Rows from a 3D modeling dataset
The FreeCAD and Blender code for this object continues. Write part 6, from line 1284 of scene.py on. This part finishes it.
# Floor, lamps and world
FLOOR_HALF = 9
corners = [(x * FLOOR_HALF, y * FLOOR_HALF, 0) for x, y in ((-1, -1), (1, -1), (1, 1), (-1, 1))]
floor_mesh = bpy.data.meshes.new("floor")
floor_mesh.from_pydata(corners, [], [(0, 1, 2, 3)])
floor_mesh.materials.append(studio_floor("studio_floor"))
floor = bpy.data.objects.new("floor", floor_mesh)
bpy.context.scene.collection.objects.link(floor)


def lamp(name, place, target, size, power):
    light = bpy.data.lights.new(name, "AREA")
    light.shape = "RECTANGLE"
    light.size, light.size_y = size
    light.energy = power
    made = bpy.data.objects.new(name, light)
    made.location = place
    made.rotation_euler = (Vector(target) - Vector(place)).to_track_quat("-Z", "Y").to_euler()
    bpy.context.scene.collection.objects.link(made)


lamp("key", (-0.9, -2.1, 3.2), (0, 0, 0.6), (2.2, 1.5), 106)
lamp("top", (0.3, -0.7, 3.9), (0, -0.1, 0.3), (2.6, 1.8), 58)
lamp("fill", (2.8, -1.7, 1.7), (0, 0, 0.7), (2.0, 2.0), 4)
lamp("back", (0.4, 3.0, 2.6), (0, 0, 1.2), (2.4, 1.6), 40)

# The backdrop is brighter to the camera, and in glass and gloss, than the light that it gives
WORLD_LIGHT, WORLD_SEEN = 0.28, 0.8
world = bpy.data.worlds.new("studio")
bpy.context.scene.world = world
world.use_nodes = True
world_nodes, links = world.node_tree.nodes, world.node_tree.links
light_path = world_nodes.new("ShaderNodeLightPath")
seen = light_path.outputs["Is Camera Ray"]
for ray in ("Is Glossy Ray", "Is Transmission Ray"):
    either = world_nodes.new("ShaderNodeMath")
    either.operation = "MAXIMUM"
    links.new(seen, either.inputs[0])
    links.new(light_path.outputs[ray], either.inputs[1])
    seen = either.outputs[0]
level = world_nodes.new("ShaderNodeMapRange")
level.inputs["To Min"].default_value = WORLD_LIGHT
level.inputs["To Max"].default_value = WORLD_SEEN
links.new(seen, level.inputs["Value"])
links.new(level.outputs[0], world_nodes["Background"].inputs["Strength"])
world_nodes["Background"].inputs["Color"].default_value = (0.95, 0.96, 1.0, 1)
...
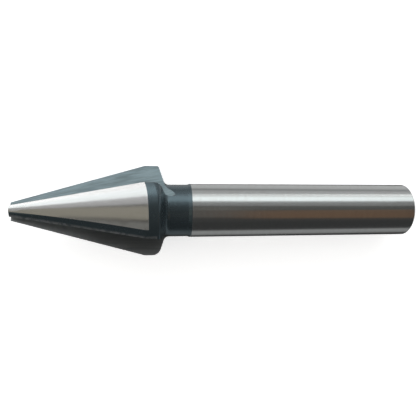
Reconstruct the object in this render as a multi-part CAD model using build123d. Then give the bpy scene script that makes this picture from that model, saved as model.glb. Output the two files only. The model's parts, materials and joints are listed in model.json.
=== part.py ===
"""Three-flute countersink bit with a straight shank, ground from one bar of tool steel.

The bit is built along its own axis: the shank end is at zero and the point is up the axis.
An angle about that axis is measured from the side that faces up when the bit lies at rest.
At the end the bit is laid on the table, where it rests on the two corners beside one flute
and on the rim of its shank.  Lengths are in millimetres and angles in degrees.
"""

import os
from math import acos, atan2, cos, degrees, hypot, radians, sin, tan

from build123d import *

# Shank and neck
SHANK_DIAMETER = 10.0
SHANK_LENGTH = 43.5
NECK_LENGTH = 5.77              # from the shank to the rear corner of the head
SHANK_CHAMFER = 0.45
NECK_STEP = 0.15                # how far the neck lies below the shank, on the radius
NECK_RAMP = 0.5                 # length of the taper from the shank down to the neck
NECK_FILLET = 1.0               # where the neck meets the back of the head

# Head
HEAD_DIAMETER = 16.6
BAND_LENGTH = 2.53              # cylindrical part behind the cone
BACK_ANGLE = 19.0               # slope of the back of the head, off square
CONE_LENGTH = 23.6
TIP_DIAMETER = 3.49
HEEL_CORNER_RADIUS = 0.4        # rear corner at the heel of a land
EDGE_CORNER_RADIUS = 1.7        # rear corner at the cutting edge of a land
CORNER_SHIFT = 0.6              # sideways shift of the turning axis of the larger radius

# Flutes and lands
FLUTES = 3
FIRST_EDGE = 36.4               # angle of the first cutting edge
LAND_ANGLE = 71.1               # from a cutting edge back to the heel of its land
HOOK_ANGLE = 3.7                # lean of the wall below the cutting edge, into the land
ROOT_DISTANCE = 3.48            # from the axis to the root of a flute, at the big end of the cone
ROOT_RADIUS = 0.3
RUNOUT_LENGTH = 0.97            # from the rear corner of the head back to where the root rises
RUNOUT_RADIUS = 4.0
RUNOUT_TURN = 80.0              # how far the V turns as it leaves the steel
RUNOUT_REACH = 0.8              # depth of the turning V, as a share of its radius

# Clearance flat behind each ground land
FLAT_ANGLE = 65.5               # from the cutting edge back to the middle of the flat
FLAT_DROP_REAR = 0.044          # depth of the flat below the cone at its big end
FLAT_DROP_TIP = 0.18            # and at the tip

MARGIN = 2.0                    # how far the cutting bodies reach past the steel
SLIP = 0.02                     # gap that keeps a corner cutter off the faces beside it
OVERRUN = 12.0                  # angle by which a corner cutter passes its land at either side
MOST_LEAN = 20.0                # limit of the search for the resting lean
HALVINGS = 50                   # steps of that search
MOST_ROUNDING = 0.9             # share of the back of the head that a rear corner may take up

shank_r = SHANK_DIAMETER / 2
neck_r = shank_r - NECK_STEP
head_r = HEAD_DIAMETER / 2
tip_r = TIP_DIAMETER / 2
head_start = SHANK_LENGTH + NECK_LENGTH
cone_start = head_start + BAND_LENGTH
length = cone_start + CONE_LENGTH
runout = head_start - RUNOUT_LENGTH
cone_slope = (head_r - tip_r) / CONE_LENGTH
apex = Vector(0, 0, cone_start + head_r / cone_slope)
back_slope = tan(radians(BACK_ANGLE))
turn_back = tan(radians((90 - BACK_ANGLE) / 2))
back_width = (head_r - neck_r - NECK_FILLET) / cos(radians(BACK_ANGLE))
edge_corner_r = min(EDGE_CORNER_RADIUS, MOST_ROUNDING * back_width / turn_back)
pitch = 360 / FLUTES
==
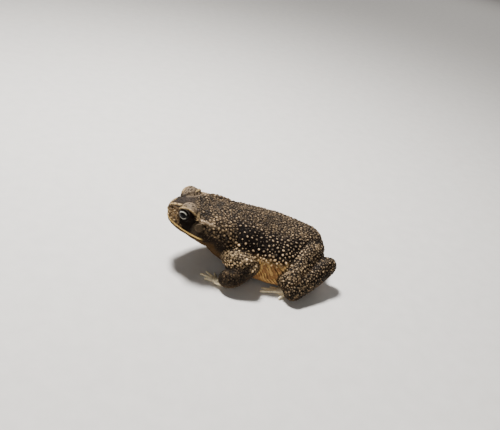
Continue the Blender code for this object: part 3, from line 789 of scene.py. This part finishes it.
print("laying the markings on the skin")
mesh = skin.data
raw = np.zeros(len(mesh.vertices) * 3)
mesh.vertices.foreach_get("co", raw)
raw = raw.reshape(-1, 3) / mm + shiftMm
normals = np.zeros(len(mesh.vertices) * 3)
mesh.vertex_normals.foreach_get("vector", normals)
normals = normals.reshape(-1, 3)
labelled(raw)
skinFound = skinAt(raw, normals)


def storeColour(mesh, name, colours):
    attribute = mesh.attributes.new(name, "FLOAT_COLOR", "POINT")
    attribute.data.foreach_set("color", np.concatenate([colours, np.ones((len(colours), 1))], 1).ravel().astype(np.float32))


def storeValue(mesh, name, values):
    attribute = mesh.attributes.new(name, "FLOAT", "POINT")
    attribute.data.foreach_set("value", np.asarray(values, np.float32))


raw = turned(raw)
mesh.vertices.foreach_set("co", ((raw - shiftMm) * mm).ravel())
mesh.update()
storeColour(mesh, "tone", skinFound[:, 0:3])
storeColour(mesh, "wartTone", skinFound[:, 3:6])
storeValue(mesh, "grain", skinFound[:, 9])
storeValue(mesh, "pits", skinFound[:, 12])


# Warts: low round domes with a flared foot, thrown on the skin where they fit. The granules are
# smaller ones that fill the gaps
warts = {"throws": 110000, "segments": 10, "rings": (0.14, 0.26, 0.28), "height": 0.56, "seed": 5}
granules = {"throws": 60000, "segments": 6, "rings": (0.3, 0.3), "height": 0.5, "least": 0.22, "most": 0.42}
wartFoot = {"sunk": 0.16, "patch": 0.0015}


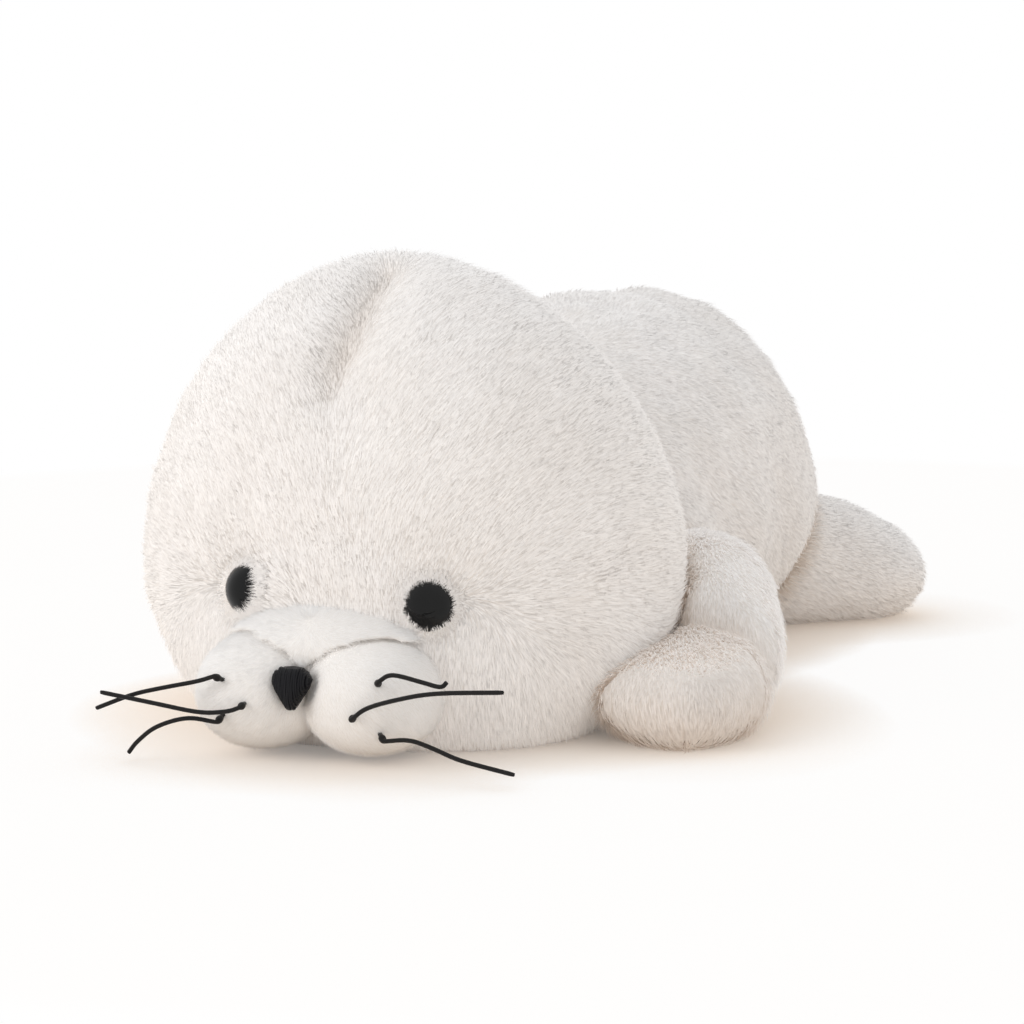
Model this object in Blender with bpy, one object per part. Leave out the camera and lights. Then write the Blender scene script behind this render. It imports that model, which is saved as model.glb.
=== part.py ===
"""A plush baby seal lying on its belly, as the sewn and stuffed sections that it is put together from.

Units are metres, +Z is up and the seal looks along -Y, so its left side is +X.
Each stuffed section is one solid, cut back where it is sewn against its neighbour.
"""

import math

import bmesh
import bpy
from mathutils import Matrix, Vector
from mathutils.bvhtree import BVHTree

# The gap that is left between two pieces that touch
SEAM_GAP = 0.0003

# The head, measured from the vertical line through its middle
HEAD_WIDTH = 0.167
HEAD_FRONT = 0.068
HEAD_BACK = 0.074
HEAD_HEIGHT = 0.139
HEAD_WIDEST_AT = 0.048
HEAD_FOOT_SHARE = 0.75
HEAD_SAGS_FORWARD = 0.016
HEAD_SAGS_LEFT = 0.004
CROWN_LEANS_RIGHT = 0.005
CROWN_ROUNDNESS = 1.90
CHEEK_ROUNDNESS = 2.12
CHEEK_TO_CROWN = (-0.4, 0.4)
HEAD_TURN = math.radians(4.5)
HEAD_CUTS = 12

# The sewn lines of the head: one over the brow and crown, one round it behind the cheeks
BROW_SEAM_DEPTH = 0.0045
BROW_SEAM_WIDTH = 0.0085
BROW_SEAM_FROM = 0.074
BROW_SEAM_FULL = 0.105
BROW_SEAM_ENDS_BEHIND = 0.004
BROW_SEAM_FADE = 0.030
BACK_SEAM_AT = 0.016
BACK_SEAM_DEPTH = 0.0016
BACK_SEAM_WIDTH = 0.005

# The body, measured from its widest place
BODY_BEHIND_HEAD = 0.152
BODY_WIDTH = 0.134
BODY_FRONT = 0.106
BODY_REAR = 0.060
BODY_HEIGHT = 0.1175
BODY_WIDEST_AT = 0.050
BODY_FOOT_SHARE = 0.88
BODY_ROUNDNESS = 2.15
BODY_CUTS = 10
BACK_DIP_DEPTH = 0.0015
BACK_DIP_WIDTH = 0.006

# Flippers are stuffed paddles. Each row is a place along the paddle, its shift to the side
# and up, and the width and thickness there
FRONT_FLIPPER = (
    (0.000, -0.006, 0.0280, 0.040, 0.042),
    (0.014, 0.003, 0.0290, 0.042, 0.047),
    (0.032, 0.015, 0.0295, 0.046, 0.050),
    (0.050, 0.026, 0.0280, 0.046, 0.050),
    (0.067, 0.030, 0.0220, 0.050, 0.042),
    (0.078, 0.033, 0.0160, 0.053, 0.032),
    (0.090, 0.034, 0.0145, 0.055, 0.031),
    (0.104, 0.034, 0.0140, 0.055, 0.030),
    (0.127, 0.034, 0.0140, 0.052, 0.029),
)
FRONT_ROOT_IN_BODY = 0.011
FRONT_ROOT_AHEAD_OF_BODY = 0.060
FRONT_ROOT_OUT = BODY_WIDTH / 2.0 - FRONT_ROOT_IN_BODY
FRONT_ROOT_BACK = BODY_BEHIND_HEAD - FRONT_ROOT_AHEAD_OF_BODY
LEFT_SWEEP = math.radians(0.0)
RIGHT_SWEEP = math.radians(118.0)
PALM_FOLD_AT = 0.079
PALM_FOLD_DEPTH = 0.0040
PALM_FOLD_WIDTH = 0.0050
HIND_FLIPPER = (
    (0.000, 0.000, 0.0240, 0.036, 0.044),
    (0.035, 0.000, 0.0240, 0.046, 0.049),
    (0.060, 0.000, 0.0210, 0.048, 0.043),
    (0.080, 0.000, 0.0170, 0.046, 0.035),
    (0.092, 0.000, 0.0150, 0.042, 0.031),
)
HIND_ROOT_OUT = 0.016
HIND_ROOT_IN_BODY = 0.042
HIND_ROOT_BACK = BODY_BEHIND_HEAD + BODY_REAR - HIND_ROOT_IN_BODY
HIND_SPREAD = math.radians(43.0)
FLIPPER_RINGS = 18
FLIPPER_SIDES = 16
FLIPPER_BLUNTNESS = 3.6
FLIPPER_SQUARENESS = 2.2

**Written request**
Exactly the lines from the line that has "Model this object" through the line that has "put together from." are to be repeated, both included, with nothing added.

**Output for this task**
Model this object in Blender with bpy, one object per part. Leave out the camera and lights. Then write the Blender scene script behind this render. It imports that model, which is saved as model.glb.
=== part.py ===
"""A plush baby seal lying on its belly, as the sewn and stuffed sections that it is put together from.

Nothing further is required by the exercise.